Wes is doing fine. He's working, etc. June 4 he will have another MRI and on June 6 we will find out the results. I'm nervous. That's our wedding anniversary. Setting aside the idea of the possibility that bad news will ruin our anniversary celebration.
Week before last (or was it just last week? I forget), I saw a neurologist. We are trying to figure out why my legs get so weak and wobbly and shaking. So she is sending me for an MRI (tomorrow) and to see and neuromuscular specialist who will do further testing (something about an enzyme biopsy, I think).
Last Friday I also had an appointment with a Physical Therapist to find some exercises I could do to relieve my shoulder pain. I also mentioned my leg issues to her. She did a work up on me, and come to find out, my pelvis is twisted!
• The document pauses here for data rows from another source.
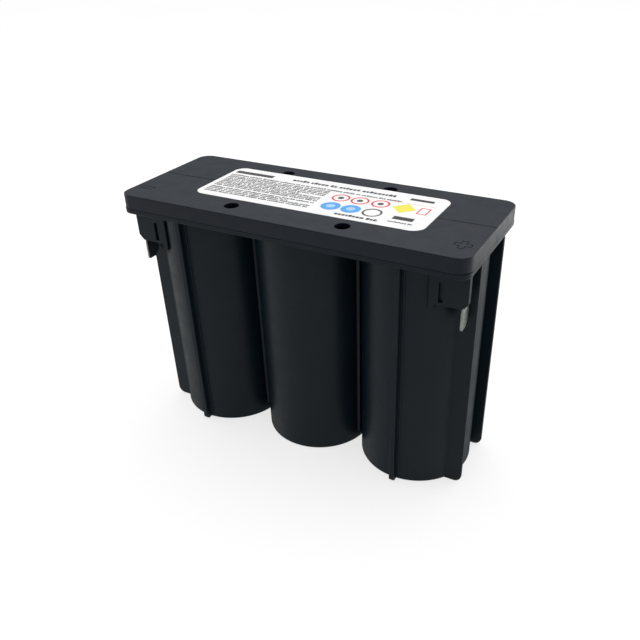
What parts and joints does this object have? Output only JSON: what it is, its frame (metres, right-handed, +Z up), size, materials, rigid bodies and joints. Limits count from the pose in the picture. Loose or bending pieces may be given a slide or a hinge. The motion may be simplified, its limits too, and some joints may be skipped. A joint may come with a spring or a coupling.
{
  "type": "sealed lead-acid battery",
  "caption": "Small sealed lead-acid monobloc battery: round cell wells in a ribbed black jar, flat cover, push-on blade at each end.",
  "frame": {"origin": "centre of the base, on the underside of the middle well", "axes": "+X along the row of cells, from the negative to the positive terminal; terminals on the -Y side; +Z up"},
  "size_m": [0.1392, 0.0542, 0.1016],
  "materials": {
    "jar_plastic": "satin moulded black",
    "cover_plastic": "fine-grained moulded black",
    "label_film": "printed white film",
    "tin_plate": "tin-plated brass",
    "lead": "cast lead",
    "positive_paste": "brown lead dioxide paste",
    "negative_paste": "grey sponge lead",
    "glass_mat": "absorbent glass mat",
    "rubber": "matte black rubber"
  },
  "bodies": {
    "root": {"jar": "jar_plastic", "cell_cover": "jar_plastic", "link_cell_1_to_2": "lead", "link_cell_2_to_3": "lead", "positive_terminal": "tin_plate", "negative_terminal": "tin_plate", "cell_1_positive_plate": "positive_paste", "cell_1_negative_plate": "negative_paste", "cell_1_inner_separator": "glass_mat", "cell_1_outer_separator": "glass_mat", "cell_1_positive_strap": "lead", "cell_1_negative_strap": "lead", "cell_1_positive_post_seal": "rubber", "cell_1_negative_post_seal": "rubber", "cell_2_positive_plate": "positive_paste", "cell_2_negative_plate": "negative_paste", "cell_2_inner_separator": "glass_mat", "cell_2_outer_separator": "glass_mat", "cell_2_positive_strap": "lead", "cell_2_negative_strap": "lead", "cell_2_positive_post_seal": "rubber", "cell_2_negative_post_seal": "rubber", "cell_3_positive_plate": "positive_paste", "cell_3_negative_plate": "negative_paste", "cell_3_inner_separator": "glass_mat", "cell_3_outer_separator": "glass_mat", "cell_3_positive_strap": "lead", "cell_3_negative_strap": "lead", "cell_3_positive_post_seal": "rubber", "cell_3_negative_post_seal": "rubber"},
    "cover": {"top_cover": "cover_plastic", "label": "label_film"},
    "valve_1": {"cell_1_relief_valve": "rubber"},
    "valve_2": {"cell_2_relief_valve": "rubber"},
    "valve_3": {"cell_3_relief_valve": "rubber"}
  },
  "joints": [
    {"name": "cover_lift", "type": "slide", "parent": "root", "child": "cover", "axis": [0, 0, 1], "range_m": [0, 0.04]},
    {"name": "valve_1_lift", "type": "slide", "parent": "root", "child": "valve_1", "axis": [0, 0, 1], "range_m": [0, 0.0008]},
    {"name": "valve_2_lift", "type": "slide", "parent": "root", "child": "valve_2", "axis": [0, 0, 1], "range_m": [0, 0.0008]},
    {"name": "valve_3_lift", "type": "slide", "parent": "root", "child": "valve_3", "axis": [0, 0, 1], "range_m": [0, 0.0008]}
  ]
}
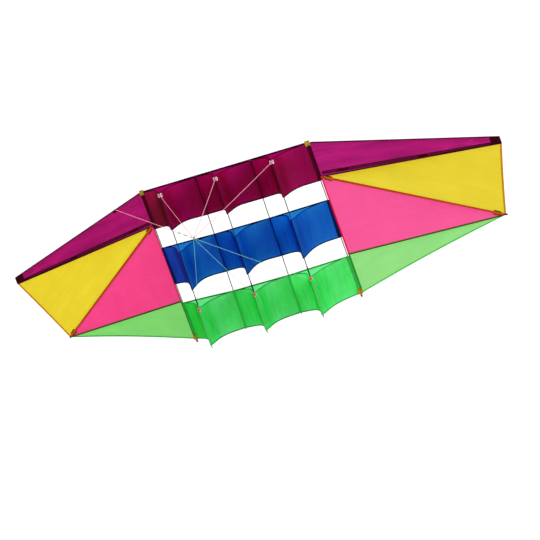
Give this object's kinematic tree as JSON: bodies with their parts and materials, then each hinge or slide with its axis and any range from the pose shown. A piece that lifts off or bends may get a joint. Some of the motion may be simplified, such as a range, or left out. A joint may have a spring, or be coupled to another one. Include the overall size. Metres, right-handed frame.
{
  "type": "winged cellular kite",
  "caption": "Cellular kite with open rows of triangular fabric cells, a coloured panelled wing hinged on each side, and a keel bridle ending at a tow ring.",
  "frame": {"origin": "middle of the back face of the middle fabric row's centre panel", "axes": "+X to the right wing as seen from the bridle side, +Y out of the kite's back, +Z towards the nose"},
  "size_m": [2.9308, 1.4664, 0.9776],
  "materials": {
    "purple_nylon": "ripstop nylon, light sheen",
    "plum_nylon": "ripstop nylon, light sheen",
    "yellow_nylon": "ripstop nylon, light sheen",
    "pink_nylon": "ripstop nylon, light sheen",
    "light_green_nylon": "ripstop nylon, light sheen",
    "green_nylon": "ripstop nylon, light sheen",
    "blue_nylon": "ripstop nylon, light sheen",
    "ochre_pocket": "woven tape, matt",
    "orange_pocket": "doubled nylon, matt",
    "tip_patch": "doubled nylon, matt",
    "keel_patch": "doubled nylon, matt",
    "tail_cap": "soft moulded vinyl",
    "tip_cap": "soft moulded vinyl",
    "rod": "solid glass-fibre rod, satin",
    "bridle_cord": "braided cord",
    "flying_line": "braided cord",
    "tow_ring": "satin"
  },
  "bodies": {
    "centre_body": {"longeron_outer_left": "rod", "longeron_inner_left": "rod", "longeron_inner_right": "rod", "longeron_outer_right": "rod", "nose_edge_rod": "rod", "cross_spar": "rod", "back_sheet_nose": "plum_nylon", "cell_nose_left": "plum_nylon", "cell_nose_centre": "plum_nylon", "cell_nose_right": "plum_nylon", "back_sheet_middle": "blue_nylon", "cell_middle_left": "blue_nylon", "cell_middle_centre": "blue_nylon", "cell_middle_right": "blue_nylon", "back_sheet_tail": "green_nylon", "cell_tail_left": "green_nylon", "cell_tail_centre": "green_nylon", "cell_tail_right": "green_nylon", "keel_rod_left": "rod", "keel_patch_left": "keel_patch", "keel_rod_centre": "rod", "keel_patch_centre": "keel_patch", "keel_rod_right": "rod", "keel_patch_right": "keel_patch", "corner_pocket_nose_left": "ochre_pocket", "corner_pocket_tail_left": "ochre_pocket", "tail_cap_left": "tail_cap", "corner_pocket_nose_right": "ochre_pocket", "corner_pocket_tail_right": "ochre_pocket", "tail_cap_right": "tail_cap", "bridle_upper_left": "bridle_cord", "bridle_lower_left": "bridle_cord", "bridle_upper_centre": "bridle_cord", "bridle_lower_centre": "bridle_cord", "bridle_upper_right": "bridle_cord", "bridle_lower_right": "bridle_cord", "tow_ring": "tow_ring"},
    "left_wing": {"wing_left_purple_panel": "purple_nylon", "wing_left_yellow_panel": "yellow_nylon", "wing_left_pink_panel": "pink_nylon", "wing_left_green_panel": "light_green_nylon", "wing_left_leading_edge_rod": "rod", "wing_left_main_spar": "rod", "wing_left_diagonal_strut": "rod", "wing_left_rear_tip_cap": "tip_cap", "wing_left_tip_patch": "tip_patch", "wing_left_strut_pocket_root": "orange_pocket", "wing_left_strut_pocket_tip": "orange_pocket"},
    "right_wing": {"wing_right_purple_panel": "purple_nylon", "wing_right_yellow_panel": "yellow_nylon", "wing_right_pink_panel": "pink_nylon", "wing_right_green_panel": "light_green_nylon", "wing_right_leading_edge_rod": "rod", "wing_right_main_spar": "rod", "wing_right_diagonal_strut": "rod", "wing_right_rear_tip_cap": "tip_cap", "wing_right_tip_patch": "tip_patch", "wing_right_strut_pocket_root": "orange_pocket", "wing_right_strut_pocket_tip": "orange_pocket"},
    "line": {"flying_line": "flying_line"}
  },
  "joints": [
    {"name": "left_wing_fold", "type": "hinge", "parent": "centre_body", "child": "left_wing", "pos_m": [-0.495, 0.0135, 0.44], "axis": [0, 0.0849, -0.9964], "range_deg": [-10, 100], "stiffness_Nm_per_rad": 4},
    {"name": "right_wing_fold", "type": "hinge", "parent": "centre_body", "child": "right_wing", "pos_m": [0.495, 0.0135, 0.44], "axis": [0, -0.0849, 0.9964], "range_deg": [-10, 100], "stiffness_Nm_per_rad": 4},
    {"name": "line_swing", "type": "hinge", "parent": "centre_body", "child": "line", "pos_m": [0, -0.8, 0.218], "axis": [1, 0, 0], "range_deg": [-40, 40]}
  ]
}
The left side of it, is tilted forward an in. So. Not. Good. This might explain my weird left leg issues and much of my back pain as well. The exercises she gave me to start correcting this issue feel miraculous in the relief they give.
Today I took Eric to see a Pediatric Rheumatologist. This appointment has been very hard to get and a very long time coming. She poked and proded and asked a million questions and is sending him for genetic testing, to a cardiologist and to an ENT for an evaluation and to get his lower back X rayed....because she suspects Marfan's Syndrome, or a genetic abnormality in that cluster of connective tissue disorders. Too early to know for sure yet, but he does have some of the physical traits...just not in a super duper pronounced way. Learning this possibility, and adding these appointments to my calendar, and imagining the doctor bills has got me very stressed out. I feel like I have been punched in the gut.
Maia got her Learner's Permit on Monday, so she is going to have to go to driving school soon, and buy a car soon. She has to hold her LP for 180 days before she can go for her road test. I hope she can meet that goal. It will be a help to have another driver in the family.
Bethany is still dealing with boatloads of anxiety and depression issues....as per usual. And Ariana is also dealing with some new anxiety and depression issues. Go figure.
On Tuesday nights our family goes to Gilda's Club, which is a cancer support group. It is a wonderful community, and there's a group for the kids, a group for me, and a group for Wes. Just what we need at this time.
I feel very disconnected from my parish. It is hard to make friends. I am lonely. So often I am sick and tired, and I can never do any of the extra things. Besides, often Bethany needs me to rescue her during Church. It is a sensory overload for her, and she can only take so much. This is very difficult.
Next school year Eric and Ariana are going to enroll in High School. I don't know yet what grade they will be in. I have a window between June 13 and 25 or so when I can take their records in and get them registered. I don't know yet what grades they will be in. Ariana is having loads of anxiety about this change in her life. Please pray for her. Eric is too, but he won't talk about it. He just plays stormy music on the piano. I am having anxiety and stress about getting their work graded and transcripts made. Please pray for me.
Maia plans on getting her GED, and then trying to work more and set aside some more funds, aiming to enroll in community college or UofL in 2015.
Wes is super busy and content at work, glory to God for that. He has nightmares about losing his ability to speak. Please pray for him.
Me? I am putting one foot in front of the other, but feeling very very much on edge. This is hard. This is SO MUCH STRESS on my plate, and there is absolutely nothing in the world I can do about it. Dear God, please take it. I don't want it anymore.